Bien, c’est clair que ça fait toujours du bien de se trouver avec ceux qui te ressemblent, près des enjeux que tu vis. Je ne sais pas si c’est qu’on se comprend mieux. Ça veut pas dire que vous allez nécessairement devenir meilleur.e.s ami.e.s, ou que tes relations amoureuses, par exemple, vont être meilleures, parce que j’ai eu beaucoup de bonnes relations amoureuses avec des personnes blanches ou des non-musulmans. Mais c’est toujours comme rassurant peut-être de se trouver avec des personnes musulmanes ou [de son groupe ethnique].

Yassine, vingtaine, Afrique du Nord

Ainsi, le besoin exprimé de se retrouver entre pair.e.s n’est pas exclusif et permanent ; il est circonstanciel et conjoncturel.

CONCLUSION

Notre recherche prenait pour point de départ une perception répandue voulant que les réalités LGBTQ+ et musulmanes soient incompatibles. Selon cette dernière, il serait impossible d’être à la fois LGBTQ+ et musulman.e sans trahir sa religion ou sans faire preuve d’homophobie ou de transphobie internalisée. Bien qu’il soit possible pour certaines personnes d’héritage musulman ayant une sexualité ou une identité de genre non normative de ressentir une forme d’incompatibilité entre leur appartenance religieuse et leur orientation sexuelle, l’analyse des récits dans le cadre de cette recherche soutient aussi l’idée que pour certaines personnes concernées par cette double minorisation, la négociation identitaire peut être variable et n’est pas toujours en opposition .

Nous désirions, avec notre étude, mettre en lumière les réalités de certaines personnes LGBTQ+ musulmanes vivant au Québec. Nous avons voulu leur donner la parole afin de mieux comprendre leurs manières d’articuler leurs identités dans le contexte québécois. Bien que nous reconnaissions que l’échantillon de personnes rencontrées ait été restreint et que ces dernières correspondaient à un profil fortement militant et politisé, les récits soulevés n’en demeurent pas moins pertinents et importants pour réfléchir notamment à l’impact que des représentations altériantes sur l’Islam et les sexualités peuvent avoir sur les personnes LGBTQ+ musulmanes et arabes.

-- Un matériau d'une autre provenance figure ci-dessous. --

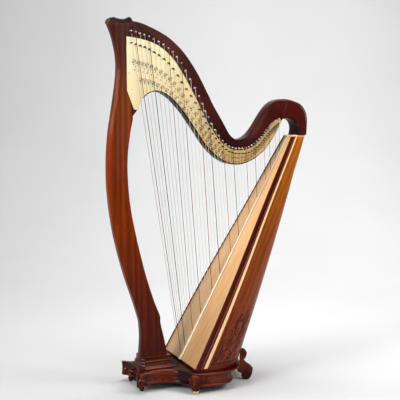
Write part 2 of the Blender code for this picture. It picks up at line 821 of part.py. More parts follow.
def main():
    clear_scene()
    build_column()
    build_neck()
    build_plates()
    build_action()
    build_body()
    build_board()
    build_collar()
    build_edges()
    build_base()
    build_plinth()
    build_feet()
    build_pedals()
    build_strings()
    build_riser()
    centre()


main()
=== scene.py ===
"""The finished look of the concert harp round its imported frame. Metres, +Z up, player at +X."""

import math

import bmesh
import bpy
import numpy as np
from mathutils import Matrix, Vector


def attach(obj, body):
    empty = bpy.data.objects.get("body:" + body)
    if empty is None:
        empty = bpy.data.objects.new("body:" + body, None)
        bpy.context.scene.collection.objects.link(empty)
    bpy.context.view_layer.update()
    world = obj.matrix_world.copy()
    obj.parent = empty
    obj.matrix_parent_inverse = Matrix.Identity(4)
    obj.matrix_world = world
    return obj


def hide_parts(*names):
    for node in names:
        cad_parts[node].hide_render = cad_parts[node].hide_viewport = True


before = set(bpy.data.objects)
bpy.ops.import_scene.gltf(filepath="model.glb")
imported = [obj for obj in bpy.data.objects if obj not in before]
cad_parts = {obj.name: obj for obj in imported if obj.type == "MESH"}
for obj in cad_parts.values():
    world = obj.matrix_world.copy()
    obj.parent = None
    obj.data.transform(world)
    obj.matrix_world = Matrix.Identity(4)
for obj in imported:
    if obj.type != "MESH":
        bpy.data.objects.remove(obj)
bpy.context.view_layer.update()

SHIFT = Vector((-0.0004, 0.0, 0.0))  # the frame's own centring, added to every point below
ROOT = "harp_frame"
SIDES = (("near", -1), ("far", 1))  # the near side is the strings' side, at -Y
UP, ALONG_Y, AGAINST_Y = Vector((0, 0, 1)), Vector((0, 1, 0)), Vector((0, -1, 0))


# ---------------------------------------------------------------- design tables (before SHIFT)

def mm(rows, plain=()):
    """Rows of millimetres turned into metres, apart from the columns listed in plain."""
    return [tuple(v if c in plain else v / 1000 for c, v in enumerate(row)) for row in rows]


NEAR_FACE, FAR_FACE = 0.0138, 0.0758  # y of the neck's two sides
PLATE, PLATE_GAP = 0.0022, 0.0003
PLATE_FRONT = NEAR_FACE - PLATE_GAP - PLATE
NECK_JOINT = -0.415  # x where the neck meets the column
JOINT_BOTTOM = 1.33  # and how far down that joint reaches
COLUMN_HALF, COLUMN_NOSE = 0.0310, 0.0185  # half widths: full, and at the front edge
COLUMN_MIDDLE = ((0.15, 1.35), (0.012, 0.0448))  # two heights, and the column's y at them
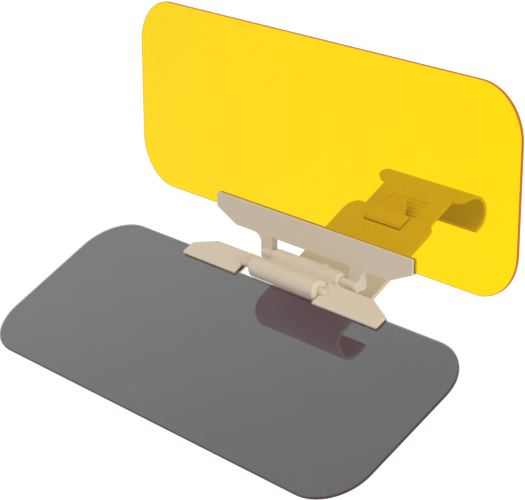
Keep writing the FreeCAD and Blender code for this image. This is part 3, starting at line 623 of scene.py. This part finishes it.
def add_floor(height):
    work = bmesh.new()
    bmesh.ops.create_grid(work, x_segments=1, y_segments=1, size=FLOOR_SIZE / 2)
    bmesh.ops.translate(work, verts=work.verts, vec=(0, 0, height))
    mesh = bpy.data.meshes.new("floor")
    work.to_mesh(mesh)
    work.free()
    mesh.materials.append(pale_floor())
    floor = bpy.data.objects.new("floor", mesh)
    bpy.context.scene.collection.objects.link(floor)


class VISOR_OT_stage(bpy.types.Operator):
    """Add the floor, the lamps, the world and the camera"""

    bl_idname = "visor.stage"
    bl_label = "Stage"

    def execute(self, context):
        look = context.scene.visor_stage
        low = Vector(CAD_BOX[0])
        add_floor(low.z - FLOOR_DROP)
        studio_world(look.sky)
        softbox("key_softbox", KEY_PLACE, KEY_SIZE, look.key)
        softbox("fill_softbox", FILL_PLACE, FILL_SIZE, look.fill)
        add_camera(look.lens, look.roll)
        context.scene.view_settings.view_transform = "Standard"
        return {"FINISHED"}


class VISOR_PT_sidebar(bpy.types.Panel):
    """The unit's sizes, colours and steps in the 3D view's sidebar"""

    bl_label = "Sun Visor"
    bl_idname = "VISOR_PT_sidebar"
    bl_space_type = "VIEW_3D"
    bl_region_type = "UI"
    bl_category = "Sun Visor"

    def draw(self, context):
        layout = self.layout
        for name, settings in SETTINGS:
            box = layout.box()
            for key in settings.__annotations__:
                box.prop(getattr(context.scene, name), key)
        for operator in OPERATORS:
            layout.operator(operator.bl_idname)


OPERATORS = (
    VISOR_OT_stage,
    VISOR_OT_clip,
    VISOR_OT_hinges,
    VISOR_OT_holders,
    VISOR_OT_panels,
    VISOR_OT_steel,
)
SETTINGS = (
    ("visor_sheets", VisorSheetSettings),
    ("visor_plastic", VisorPlasticSettings),
    ("visor_stage", VisorStageSettings),
)


def register():
    for name, settings in SETTINGS:
        bpy.utils.register_class(settings)
        setattr(bpy.types.Scene, name, PointerProperty(type=settings))
    for shown in (*OPERATORS, VISOR_PT_sidebar):
        bpy.utils.register_class(shown)


def unregister():
    for shown in reversed((*OPERATORS, VISOR_PT_sidebar)):
        bpy.utils.unregister_class(shown)
    for name, settings in reversed(SETTINGS):
        delattr(bpy.types.Scene, name)
        bpy.utils.unregister_class(settings)


def main():
    register()
    bpy.ops.visor.stage()
    bpy.ops.visor.clip()
    bpy.ops.visor.hinges()
    bpy.ops.visor.holders()
    bpy.ops.visor.panels()
    bpy.ops.visor.steel()


if __name__ == "__main__":
    main()
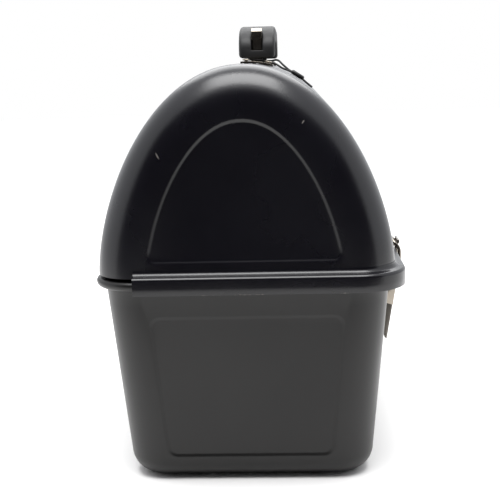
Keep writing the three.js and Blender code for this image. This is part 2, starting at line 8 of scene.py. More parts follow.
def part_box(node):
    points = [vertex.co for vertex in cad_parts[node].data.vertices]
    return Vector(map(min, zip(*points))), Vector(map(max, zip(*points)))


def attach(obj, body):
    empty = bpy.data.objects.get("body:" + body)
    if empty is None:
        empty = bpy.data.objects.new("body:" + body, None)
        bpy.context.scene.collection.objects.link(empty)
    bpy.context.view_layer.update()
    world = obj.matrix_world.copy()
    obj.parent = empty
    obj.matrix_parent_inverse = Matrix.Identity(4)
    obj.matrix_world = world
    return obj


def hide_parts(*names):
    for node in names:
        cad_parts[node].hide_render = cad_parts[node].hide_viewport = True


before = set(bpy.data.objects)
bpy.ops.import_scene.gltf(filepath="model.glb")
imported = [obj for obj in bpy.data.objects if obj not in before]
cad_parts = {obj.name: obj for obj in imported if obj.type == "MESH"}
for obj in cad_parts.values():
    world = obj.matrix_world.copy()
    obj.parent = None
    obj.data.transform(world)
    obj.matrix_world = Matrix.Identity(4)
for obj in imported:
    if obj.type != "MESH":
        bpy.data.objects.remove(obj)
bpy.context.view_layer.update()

En effet, nous retenons que les témoignages recueillis dans le cadre de cette étude faisaient preuve d’une grande agentivité, de plusieurs stratégies de résistance et déstabilisaient (ne serait-ce que discursivement) les représentations dichotomiques qui leur étaient présentées et renvoyées. Les participant.e.s étaient pour la majorité attachées à leurs familles et à leurs communautés diasporiques, malgré l’hétérosexisme et le cissexisme qu’elles y vivent potentiellement. Elles ont également exposé comment le racisme et l’islamophobie vécus dans les communautés LGBTQ+ blanches les blessaient et niaient une partie de leurs identités. Bien qu’on ne puisse affirmer que leurs visions et opinions soient représentatives de l’ensemble des personnes LGBTQ+ musulmanes, elles amènent notre regard sur des parcours de résilience qui peuvent être inspirants pour bien de leurs semblables. Ces parcours peuvent servir de modèle pour des personnes qui vivent des négociations identitaires difficiles et (re)mettent en perspective des possibles différents. D’ailleurs, nous estimons également que leur militantisme et l’adoption d’un discours critique sont des stratégies qui, pour certain.e.s d’entre elleux, leur ont permis de composer avec les microagressions et les oppressions qu’elles vivent. Cela étant dit, malgré les profils plutôt similaires de nos répondant.e.s, nous constatons que des débats subsistent parmi elleux et que leurs opinions ne sont pas uniformes et méritent toujours d’être contextualisées.

D’un point de vue pratique, les résultats de notre recherche montrent l’importance que des moyens soient investis pour bâtir des ressources communautaires adéquates pour les personnes LGBTQ+ racisées au Québec. Nos participant.e.s ont manifesté l’importance de pouvoir se retrouver, entre semblables, dans des espaces bienveillants et sécuritaires à leur égard, configurés à leur image. Nous souhaitons souligner qu’à ce jour, il n’existe pas de groupes communautaires, avec un financement stable et suffisant, qui soient menés par et pour des personnes LGBTQ+ musulmanes (ou qui visent même, plus largement, d’autres personnes LGBTQ+ racisées ou ethnicisées). Nous espérons que des décisions, en matière de politiques publiques, soient prises pour pallier ce grand manquement. En outre, les résultats de cette recheche nous convainquent de la pertinence d’accorder une formation adaptée et intersectionnelle aux professionnel.le.s de la relation d’aide (que ce soit en travail social, en sexologie, en psychologie, etc.). Il semble essentiel que ces dernier.ère.s soient formé.e.s, de sorte qu’iels ne reproduisent pas des discours oppressants/généralisants à l’égard des personnes LGBTQ+ musulmanes. Finalement, nous soulignons l’importance qu’Internet a pris dans la vie de nos participant.e.s : iels ont tous.tes indiqué y avoir fait des recherches pour trouver des réponses à leurs questions lorsqu’iels ont commencé à prendre conscience de leur sexualité ou identité de genre non normative. Nous pensons que la prise en considération des possiblités qu’offre Internet dans les méthodologies d’intervention peut mener à des pratiques prometteuses en la matière.